At first, I thought that the likwid-appDaemon.so failed to include something at runtime. However, when I checked the linked libraries of likwid-appDaemon.so, I received the following output:

ldd /var/tmp/likwid/lib/likwid-appDaemon.so                                                                                                                                                                                                                                        
    linux-vdso.so.1 (0x00007fff6d44c000)
    liblikwid-gotcha.so.5.3 => /var/tmp/likwid/lib/liblikwid-gotcha.so.5.3 (0x00007f1a73fd6000)
    libc.so.6 => /lib64/libc.so.6 (0x00007f1a739ca000)
    libm.so.6 => /lib64/libm.so.6 (0x00007f1a7367f000)
    libdl.so.2 => /lib64/libdl.so.2 (0x00007f1a7347b000)
    libpthread.so.0 => /lib64/libpthread.so.0 (0x00007f1a73258000)
    /lib64/ld-linux-x86-64.so.2 (0x00007f1a73dbf000)

It seems that it does have located all the required libraries for linking. Do you have any ideas about what could be the potential reason causing this problem?

TomTheBear commented 8 months ago

You are on the right track. All libs were found but it misses one lib: liblikwid.so. You could try to set LD_PRELOAD=liblikwid.so before starting likwid-perfctr. I check the Makefiles why likwid-appDaemon.so is not linked to liblikwid.so

wht0703 commented 8 months ago

Hi, Thank you for your response.
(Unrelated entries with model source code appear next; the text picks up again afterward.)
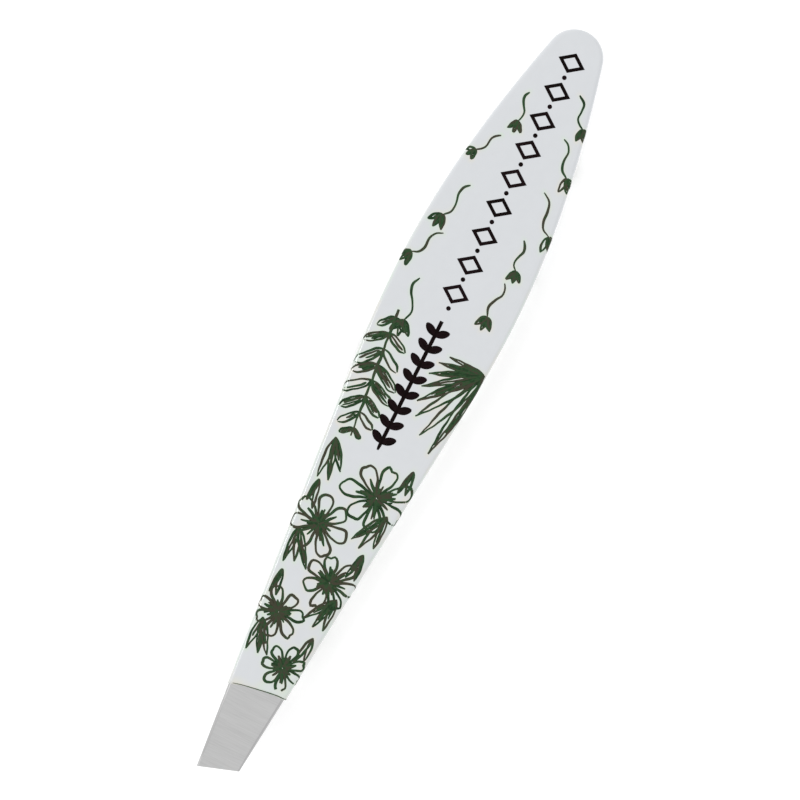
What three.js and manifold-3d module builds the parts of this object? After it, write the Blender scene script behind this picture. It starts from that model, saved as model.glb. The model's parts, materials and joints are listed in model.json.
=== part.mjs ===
// Slant tweezers: two stamped spring-steel arms, spot-welded face to face at the tail, each with a
// printed film wrapped over its outer face. The tweezers lie open on one arm, as put down on a table.
//
// Each arm is drawn lying along +X from the tail at s = 0, with t across it and z out of its inner
// face. It is drawn as it is when the tips meet, then opened about the bend in front of the weld.

import * as THREE from "three";
import { mergeVertices } from "three/addons/utils/BufferGeometryUtils.js";
import Module from "manifold-3d";

// Driving dimensions, in millimetres and degrees.
const tailRadius = 3.2;
const flankSlopeAtTail = 0.255;
const tipAt = 94.2; // middle of the slanted tip edge
const slantAngle = 19; // of the tip edge, from square across the arm
const slantStartsAt = 55; // the rungs of the arm turn from square here to the slant at the tip
const filmEndsAt = 84.5;
const jawStartsAt = 92.9; // the ground inner face that grips
const bendAt = 10; // front end of the welded stretch, where each arm starts to flex
const flexLength = 34;
const openAngle = 2.5; // of each arm, tips apart
const seam = 0.02; // hairline between the two arms where they meet
const edgeRadius = 0.35; // outer long edges
const innerChamfer = 0.12;
const adhesive = 0.02; // clear gap between film and steel
const filmThickness = 0.12;
const filmLip = 0.15; // height of the film's free edge over the arm's inner face
const weld = { radius: 1.5, flatRadius: 1.0, halfThickness: 0.45, clearance: 0.05 };
const weldsAt = { rear: 3.9, front: 7.4 };

// A smooth run of values along the arm, through knots of [place, value, slope].
function profile(knots) {
  const spans = knots.slice(1).map(([x1, y1, m1], i) => {
    const [x0, y0, m0] = knots[i];
    const third = (x1 - x0) / 3;
    return new THREE.CubicBezierCurve(
      new THREE.Vector2(x0, y0),
      new THREE.Vector2(x0 + third, y0 + m0 * third),
      new THREE.Vector2(x1 - third, y1 - m1 * third),
      new THREE.Vector2(x1, y1),
    );
  });
  return (x) => {
    const span = spans.find((c) => x <= c.v3.x) ?? spans.at(-1);
    return span.getPoint((x - span.v0.x) / (span.v3.x - span.v0.x)).y;
  };
}

const tailArc = Math.atan(1 / flankSlopeAtTail); // the tail's round end meets the flank here
const flankStart = [tailRadius * (1 - Math.cos(tailArc)), tailRadius * Math.sin(tailArc)];
const taper = { from: 47, half: 6.75, slope: -0.094 };
const halfWidth = profile([
  [...flankStart, flankSlopeAtTail],
  [33.5, 7.45, 0],
  [taper.from, taper.half, taper.slope],
  [tipAt, taper.half + taper.slope * (tipAt - taper.from), taper.slope],
]);
const innerHeight = profile([
  [0, 0, 0],
  [bendAt, 0, 0],
  [bendAt + 1, 0.06, 0.085],
  [44, 1.75, 0],
  [85, 1.05, -0.06],
  [jawStartsAt, 0, -0.19],
]);
const thickness = profile([
  [0, 1.1, 0],
  [83, 1.1, 0],
  [tipAt, 0.42, -0.075],
]);

const slant = Math.tan(THREE.MathUtils.degToRad(slantAngle));
const slantAt = (u) => slant * THREE.MathUtils.clamp((u - slantStartsAt) / (tipAt - slantStartsAt), 0, 1);

// The rungs of the arm, from the tail to uEnd. Each has its place u, a point on each flank, and the
// outward direction there, which turns from square to the flank to along the rung as the slant grows.
function rungs(uEnd) {
  const made = [];
  const arcSteps = 8;
  for (let i = 0; i <= arcSteps; i++) {
    const a = (tailArc * i) / arcSteps;
    const point = [tailRadius * (1 - Math.cos(a)), tailRadius * Math.sin(a)];
    const out = [-Math.cos(a), Math.sin(a)];
    made.push({ u: point[0], sides: [-1, 1].map((side) => side2d(point, out, side)) });
  }
  const spacing = 2.4;
  const steps = Math.round((uEnd - flankStart[0]) / spacing);
  const places = [bendAt, filmEndsAt, jawStartsAt, uEnd].filter((u) => u <= uEnd);
  for (let i = 1; i < steps; i++) places.push(flankStart[0] + ((uEnd - flankStart[0]) * i) / steps);
  const clear = (u) => !places.some((v) => v !== u && Math.abs(v - u) < 0.5 && places.indexOf(v) < places.indexOf(u));
  for (const u of places.filter(clear).sort((a, b) => a - b)) made.push(flankRung(u));
  return made;
}

const side2d = (point, out, side) => ({ s: point[0], t: side * point[1], out: [out[0], side * out[1]] });

function flankRung(u) {
  const k = slantAt(u);
  const ramp = k / slant;
  const slope = (halfWidth(u + 0.01) - halfWidth(u - 0.01)) / 0.02;
  return {
    u,
    sides: [-1, 1].map((side) => {
      const t = (side * halfWidth(u)) / (1 - side * Math.abs(taper.slope) * k * Math.sign(ramp));
      const square = new THREE.Vector2(-slope, side).normalize();
      const along = new THREE.Vector2(-side * k, side).normalize();
      const out = square.lerp(along, ramp).normalize();
      return { s: u - k * t, t, out: [out.x, out.y] };
    }),
  };
}

// Where a point of the arm drawn closed comes to lie when the arm is open.
function opened(s, t, z) {
  const w = THREE.MathUtils.smoothstep(s, bendAt, bendAt + flexLength);
  const a = THREE.MathUtils.degToRad(openAngle) * w;
  const x = s - bendAt;
  return [x * Math.cos(a) - z * Math.sin(a), t, x * Math.sin(a) + z * Math.cos(a)];
}

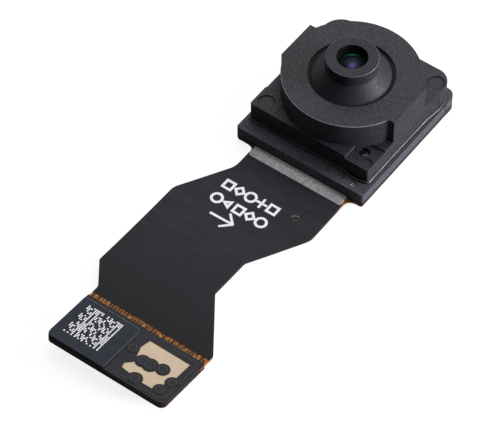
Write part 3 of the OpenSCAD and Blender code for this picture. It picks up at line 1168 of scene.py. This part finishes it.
@dataclass
class Optics:
    """Lens barrel and the stack of elements inside it."""

    barrel: MouldedPlastic = MouldedPlastic(
        "barrel_plastic", (32, 30, 38), roughness=0.5, relief=0.015, contrast=0.6
    )
    elements: int = 5
    # The lens's coloured glints are painted reflections.
    front: CoatedLens = CoatedLens(
        "front_element",
        (30, 38, 47),
        (
            Glint((66, 150, 122), azimuth=126, radius=0.76, across=0.68, along=0.26),
            Glint((100, 102, 178), azimuth=-54, radius=0.3, across=0.3, along=0.3),
        ),
    )
    # A light grey for the bar round the nose's edge: a painted highlight.
    edge: MouldedPlastic = MouldedPlastic("nose_edge_highlight", (96, 94, 102), relief=0.004, contrast=0.3)
    # Near black and hardly glossy: a light trap's matt coat, and painted shade in the mouth.
    trap: MouldedPlastic = MouldedPlastic("light_trap_shade", (5, 5, 6), roughness=0.8, gloss=0.05)
    # Radius and height of the lining's lower and upper ends.
    trap_span: tuple[Point, Point] = ((0.806, 5.412), (0.941, 5.688))
    trap_wall: float = 0.003
    edge_r: float = 0.022
    # Radius and height of the painted highlight round the nose's edge.
    nose_edge_highlight: Point = (1.59, 5.665)

    def dress(self) -> None:
        """Finishes the barrel, its glue and the stack."""
        paint(self.barrel, "lens_barrel")
        paint(Glue("barrel_glue", ((10, 10, 11), (16, 16, 17)), roughness=0.6), "barrel_glue")
        paint(self.front, "lens_element_1")
        paint(
            CoatedGlass("inner_elements", (120, 124, 150), (110, 90, 255), reflection=0.2),
            *(f"lens_element_{number}" for number in range(2, self.elements + 1)),
        )
        spacer = MouldedPlastic("spacer_black", (14, 14, 15), roughness=0.6, contrast=0.15)
        paint(spacer, "lens_spacers", "lens_retaining_ring")
        paint(CoatedGlass("filter_glass", (120, 150, 165), (120, 170, 255)), "infrared_filter")
        paint(Glue("filter_glue", ((150, 150, 146), (176, 176, 172)), clearness=0.3), "filter_glue")

    def build_light_trap(self) -> None:
        """Builds the matt near-black lining of the mouth in front of the first lens, partly painted shade.
        """
        (low_r, low), (high_r, high) = self.trap_span
        bm = bmesh.new()
        ends = {"radius1": low_r, "radius2": high_r, "depth": high - low}
        bmesh.ops.create_cone(bm, segments=FINE_SIDES, **ends)
        bmesh.ops.translate(bm, verts=bm.verts, vec=(0, 0, (low + high) / 2))
        bmesh.ops.solidify(bm, geom=bm.faces[:], thickness=-self.trap_wall)
        piece_from(bm, "light_trap_shade", self.trap, Vector, smooth=True)

    def build_nose_edge(self) -> None:
        """Builds a light round bar on the edge round the top of the nose, a painted highlight."""
        bm = bmesh.new()
        add_arc(bm, *self.nose_edge_highlight, self.edge_r, 0, FULL_TURN)
        piece_from(bm, "nose_edge_highlight", self.edge, Vector, smooth=True)


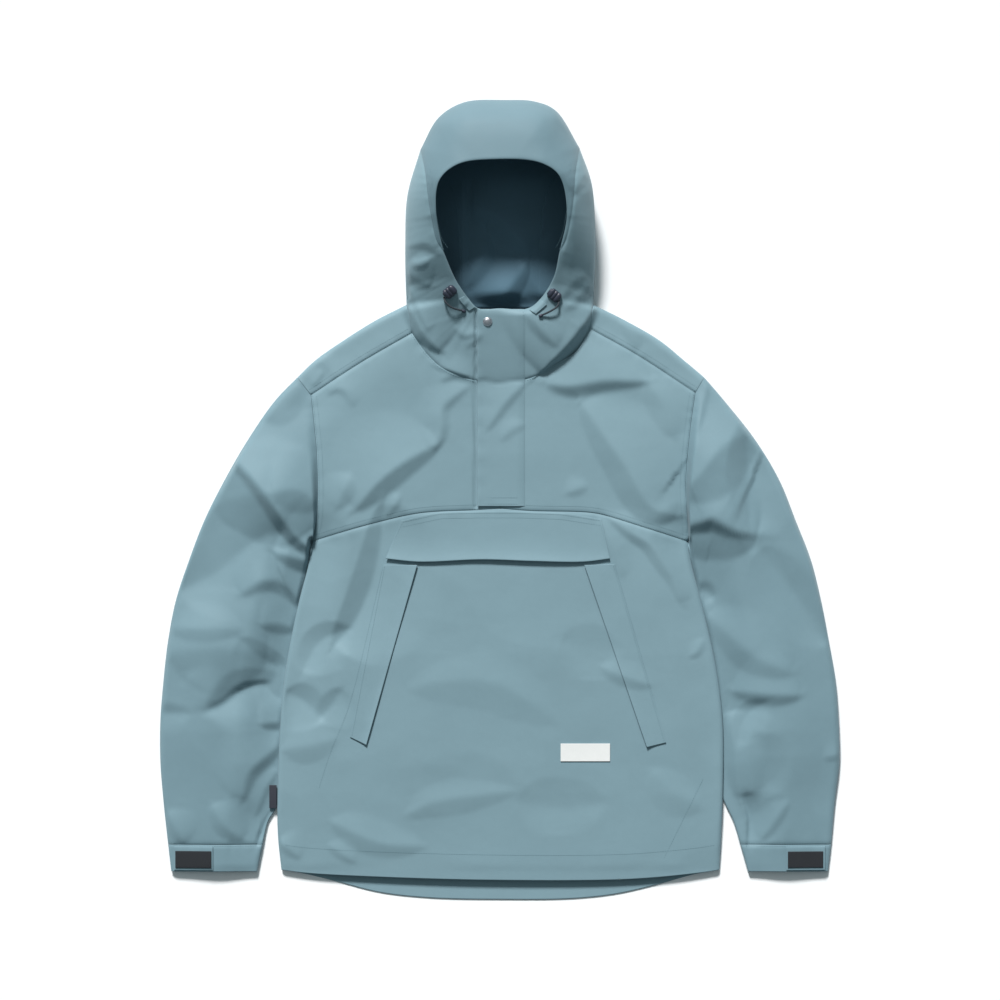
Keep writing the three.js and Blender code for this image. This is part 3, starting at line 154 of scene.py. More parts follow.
HOOD_MIDDLE = (0, 370, 30)
HOOD_DOME = {"side": 0.62, "top": 0.9, "collar": 0.15}
DOME_FROM_Y, TOP_FROM_Y, TOP_OVER = 330, 400, 90  # where the dome swells, and where its top begins
TOP_HALF_WIDTH, TOP_SIDE = 100, 60
COLLAR_TOP_Y, COLLAR_END_X = 262, 125  # the body's creases run on into the collar up to here
COLLAR_CORNER, COLLAR_CORNER_FREE = 114, 8
HOOD_FOLD_FREE = 7  # creases of the hood fade out over this distance from its edges
LIP_DROP, LIP_WIDTH, LIP_SEAM_FREE = 1.4, 3, 6
# Inside of the hood's back: where its folds lie, each limit with the width that they fade over
HOOD_FLOOR = {"half_width": (95, 40), "from": (250, 20), "to": (470, 60)}
FLOOR_SWELL = {"high": 10, "place": (8, 268), "size": (42, 46)}
FLOOR_RIPPLE = (2.5, 38, 9)  # height, wavelength, seed

# Creases are placed on a sketch grid of squares of GRID mm, counted from its top left corner.
GRID, GRID_MIDDLE = 1.3, 499.5
# on: b body, s sleeves, h hood, i hood inside. line: places on the sketch grid, from left to right or
# from bottom to top. deep: height of a ridge, or depth of a valley if it is negative. edge: rounding of
# its crest. steep: how far its steep side reaches, below or right of a ridge, above or left of a valley,
# in mm. The other side falls over LONG_SIDE times its height
CREASES = [
    # left chest and shoulder
    ("b", [(355, 509), (376, 484), (402, 463), (439, 443)], 7.6, 1.2, 21),
    ("b", [(434, 451), (441, 428), (442, 408), (468, 386)], 3.2, 1.2, 10),
    ("b", [(336, 508), (343, 492), (352, 475)], 2.8, 3, 13),
    ("b", [(386, 515), (393, 505), (400, 495)], 2.2, 1.2, 8),
    ("bs", [(328, 394), (337, 388.5), (345, 391.5), (354, 406)], 2.2, 1, 5),
    ("bs", [(311, 386), (317, 379), (323, 371)], 1.8, 1.2, 6),
    ("bs", [(264, 418), (284, 406), (301, 384)], 3.4, 2, 20),
    ("bs", [(303, 352), (322, 362), (338, 376)], 1.6, 4, 16),
    # right chest and shoulder
    ("b", [(546, 384), (571, 386), (601, 381), (650, 381)], 7.0, 1.2, 15),
    ("b", [(644, 382), (660, 400), (673, 436)], 3.4, 3, 20),
    ("b", [(580, 402), (605, 438), (626, 468), (637, 488), (651, 507), (676, 515)], 8.4, 1.8, 28),
    ("b", [(565, 493), (575, 489), (586, 486)], 1.6, 2, 7),
    ("b", [(486, 430), (504, 403), (523, 384)], 2.4, 1.5, 8),
    ("b", [(500, 440), (512, 428), (524, 424)], 1.2, 2, 8),
    ("bs", [(620, 316), (628, 332), (637, 348)], 1.8, 2, 9),
    # right body below the chest seam
    ("b", [(608, 517), (630, 532), (648, 543), (661, 561), (673, 580), (681, 603)], 4.2, 1.2, 12),
    ("b", [(600, 520), (612, 545), (622, 576)], 2.0, 2, 12),
    ("b", [(688, 656), (696, 650), (703, 638)], 1.4, 1.2, 6),
    ("b", [(600, 666), (626, 676), (650, 684)], 2.0, 2, 12),
    ("b", [(650, 770), (672, 792), (700, 806)], 1.8, 5, 24),
    # left body below the chest seam
    ("b", [(334, 645), (354, 622), (370, 588), (380, 547), (385, 502)], -8.5, 1.5, 26),
    ("b", [(303, 671), (320, 641), (348, 628)], -4.4, 2, 20),
    ("b", [(286, 691), (305, 701), (324, 719)], -4.2, 1.5, 22),
    ("b", [(319, 719), (332, 704), (342, 688)], -3.2, 2, 15),
    ("b", [(284, 748), (306, 745), (336, 737)], 2.4, 4, 20),
    # lower body
    ("b", [(331, 820), (356, 832), (382, 842), (423, 845)], 2.8, 2.5, 18),
    ("b", [(407, 813), (430, 802), (452, 797), (471, 795), (511, 790)], 2.2, 3, 20),
    ("b", [(413, 686), (455, 679), (494, 682), (524, 697), (555, 718)], 2.2, 5, 34),
    ("b", [(328, 844), (342, 852), (356, 861)], 1.8, 1.5, 8),
    ("b", [(518, 800), (556, 806), (602, 802)], -2.4, 7, 34),
    ("b", [(560, 640), (590, 652), (616, 650)], -2.0, 8, 34),
    ("b", [(278, 840), (288, 846), (300, 857)], 2.2, 1.2, 9),
    # left sleeve
    ("s", [(228, 454), (249, 473), (269, 496), (283, 517), (297, 535), (318, 553), (334, 566)], 8.5, 1, 14),
    ("s", [(224, 450), (249, 475), (269, 498), (300, 540)], 13, 4, 62),
    ("s", [(272, 493), (297, 489), (324, 504)], 5.5, 1.5, 30),
    ("s", [(178, 591), (219, 570), (242, 551), (265, 535), (288, 530)], -8.0, 2, 66),
    ("s", [(274, 550), (297, 557), (316, 562), (344, 572)], 9.0, 0.8, 17),
    ("s", [(275, 551), (288, 579), (303, 608)], 3.0, 1.5, 11),
    ("s", [(241, 594), (260, 581), (276, 579), (292, 590), (303, 609)], 5.2, 1.5, 15),
    ("s", [(172, 628), (203, 627), (242, 627)], 3.0, 3, 16),
    ("s", [(261, 623), (278, 622), (297, 628)], 3.8, 2, 13),
    ("s", [(241, 638), (264, 659), (290, 673)], -4.0, 2, 17),
    ("s", [(186, 676), (206, 690), (216, 702)], 2.6, 6, 30),
    ("s", [(170, 652), (215, 646), (268, 652)], 7.0, 6, 56),
    ("s", [(209, 709), (224, 702), (236, 693), (247, 687), (259, 684), (300, 687)], -4.0, 1, 7),
    ("s", [(207, 709), (224, 702), (236, 693), (247, 687), (259, 684), (304, 688)], -5.0, 2, 26),
    ("s", [(260, 723), (272, 721), (290, 722)], 3.6, 1.5, 10),
    ("s", [(242, 799), (250, 770), (263, 757), (286, 738)], 5.0, 1.5, 13),
    ("s", [(255, 815), (266, 786), (278, 768)], 2.0, 0.8, 6),
    ("s", [(256, 845), (264, 825), (274, 806)], -5.0, 0.5, 3.2),
    ("s", [(212, 803), (225, 823), (243, 838)], 3.4, 1.5, 14),
    ("s", [(156, 711), (168, 712), (190, 712)], -2.4, 1.2, 12),
    ("s", [(168, 810), (176, 826), (186, 842)], 3.0, 1.5, 12),
    # right sleeve
    ("s", [(694, 432), (700, 407), (707, 382)], 2.2, 1, 6),
    ("s", [(676, 495), (699, 472), (718, 449), (756, 425)], 11.0, 1.2, 46),
    ("s", [(749, 546), (747, 491), (746, 456), (746, 422)], -7.0, 1.5, 28),
    ("s", [(756, 424), (785, 478), (806, 528), (826, 590), (834, 640)], 7.5, 5, 46),
    ("s", [(655, 530), (685, 525), (700, 521), (709, 518), (718, 522), (731, 529), (757, 535)], 15, 1, 58),
    ("s", [(665, 530), (685, 525), (700, 521), (709, 518), (718, 522), (731, 529), (757, 535)], 5.5, 1, 13),
    ("s", [(687, 528), (694, 560), (704, 600)], 4.0, 1.2, 10),
    ("s", [(697, 593), (704, 590), (713, 599)], -3.4, 1.2, 11),
    ("s", [(701, 594), (709, 629), (717, 680), (722, 714)], 4.0, 1.2, 7),
    ("s", [(705, 614), (735, 640), (755, 656), (790, 671)], 4.6, 3.5, 22),
    ("s", [(731, 690), (766, 692.5), (799, 694)], 5.2, 1.2, 15),
    ("s", [(737, 744), (742, 722), (750, 709.5), (766, 700)], -3.4, 1.5, 14),
    ("s", [(727, 710), (733, 740), (738, 796)], 6.5, 1.5, 17),
    ("s", [(760, 796), (764, 760), (754, 732)], -3.2, 2, 20),
    ("s", [(747, 846), (748, 816), (742, 793)], -5.0, 0.5, 3.2),
    ("s", [(760, 838), (771, 822), (787, 800)], 2.2, 1.2, 9),
    ("s", [(822, 756.5), (832, 755), (844, 755)], 1.6, 0.8, 5),
    ("s", [(758, 548), (792, 592), (830, 642)], -4.5, 3, 30),
    # hood and collar
    ("bh", [(402, 290), (413, 314), (426, 337), (441, 352)], 8.5, 1, 12),
    ("bh", [(409, 288), (418, 308), (429, 332)], 2.6, 1, 6),
    ("bh", [(433, 365), (450, 370), (470, 376)], 2.4, 1, 6),
    ("bh", [(441, 381), (453, 375), (480, 382)], 2.4, 1, 6),
    ("bh", [(538, 374), (550, 362), (562, 350), (575, 334), (588, 316), (596, 298)], 13.0, 0.8, 12),
    ("h", [(466, 348), (474, 341), (482, 334)], 1.6, 1, 5),
    ("h", [(526, 315), (540, 330), (556, 347)], 3.4, 1.2, 10),
    ("h", [(454, 328), (464, 336), (477, 333)], 1.6, 1, 5),
    ("h", [(403, 270), (417, 280), (431, 288)], 3.6, 1.2, 12),
    ("h", [(408, 249), (427, 247), (439, 258)], 2.4, 1.2, 8),
    ("h", [(412, 264), (420, 268), (430, 264)], 1.8, 1, 6),
    ("h", [(572, 200), (578, 186), (591, 172)], 3.2, 1.2, 9),
    ("h", [(568, 270), (572, 240), (573, 210), (590, 190)], 3.4, 2, 18),
    ("h", [(566, 310), (580, 295), (593, 283)], 3.4, 1.5, 11),
    ("h", [(560, 300), (570, 286), (584, 276)], 1.8, 1.5, 8),
    ("h", [(440, 124), (470, 115), (520, 112), (560, 118)], -1.8, 4, 14),
    ("h", [(548, 112), (560, 124), (574, 140)], 2.2, 2, 10),
    ("i", [(463, 288), (461, 240), (462, 184)], 3.0, 1.2, 8),
    ("i", [(470, 212), (492, 212), (512, 232), (530, 252)], 8.0, 2, 22),
    ("i", [(462, 290), (480, 262), (488, 240)], 5.0, 2, 14),
    ("i", [(488, 312), (508, 288), (526, 262)], 7.0, 2, 16),
    ("i", [(520, 262), (534, 284), (545, 300)], 4.0, 2, 14),
]
LONG_SIDE = 11
LEAST_HEIGHT = 2.4  # no crease goes deeper, so that the cloth has room for its thickness
FALL = 1.35  # how the gentle side falls: 1 evenly, more is steeper near the crest
ARMHOLE_FORM, ARMHOLE_FOLDS = 30, 15  # a sleeve takes on the body's form and folds this near the armhole
RIDGE_FREE = {"edge": 6, "hem": 12}  # creases fade out over this distance from an edge or a hem
RIPPLE = [(95, 0.8, 3), (42, 0.3, 11), (17, 0.1, 23)]  # unevenness all over: wavelength, height, seed
FACETS = [(135, 1.5, 41), (62, 0.5, 57)]  # flat places that meet in faint ridges, likewise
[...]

However, the issue still persists even when I manually set LD_PRELOAD=liblikwid.so.

/var/tmp/likwid/bin/likwid-perfctr -G 0 -W POWER -t 100ms ./run                                                                                         ─╯
--------------------------------------------------------------------------------
CPU name:   Intel(R) Xeon(R) Platinum 8360Y CPU @ 2.40GHz
CPU type:   Intel Icelake SP processor
CPU clock:  2.39 GHz
--------------------------------------------------------------------------------
Old LD_PRELOAD=likwid-appDaemon.so:liblikwid.so
/bin/sh: symbol lookup error: /var/tmp/likwid/lib/likwid-appDaemon.so: undefined symbol: bfromcstr
--------------------------------------------------------------------------------
TomTheBear commented 8 months ago

OK, so we have to rebuild to fix it. In src/access-daemon/Makefile, change the CPPFLAGS:

-CPPFLAGS :=  $(DEFINES) $(INCLUDES) -L$(PREFIX)/lib
+CPPFLAGS :=  $(DEFINES) $(INCLUDES) -L../..

And rebuild (make distclean && make). It should now be linked with liblikwid.so.

TomTheBear commented 8 months ago

This should now be fixed in the master branch. It would be great if you could test it and comment on/close the issue.

wht0703 commented 8 months ago

Hi, I cloned the updated repo and built Likwid again. However, the problem still persists. I'm wondering whether this issue has something to do with the build options: direct or perf-event. Since I don't have sudo rights on my testbed system, I can't work with AccessDaemon.

TomTheBear commented 8 months ago

I will try with the other modes

mhorst00 commented 3 months ago

I have the same issue while trying to run timeline mode on AMD GPUs. I'm on commit #69971d, which should include your previous fix for the missing liblikwid.so. My ldd looks like this:

ldd /var/tmp/likwid-lua/lib/likwid-appDaemon.so 
        linux-vdso.so.1 (0x00007ffd9acdb000)
        liblikwid-gotcha.so.5.3 => /var/tmp/likwid-lua/lib/liblikwid-gotcha.so.5.3 (0x00007fb34442c000)
        libc.so.6 => /lib64/libc.so.6 (0x00007fb343e4e000)
        libm.so.6 => /lib64/libm.so.6 (0x00007fb343acc000)
        libdl.so.2 => /lib64/libdl.so.2 (0x00007fb3438c8000)
        libpthread.so.0 => /lib64/libpthread.so.0 (0x00007fb3436a8000)
        /lib64/ld-linux-x86-64.so.2 (0x00007fb344213000)

I compiled with ROCM 5.7.2 and use the accessdameon and appdaemon. Running with a prefix manual LD_PRELOAD did not work either.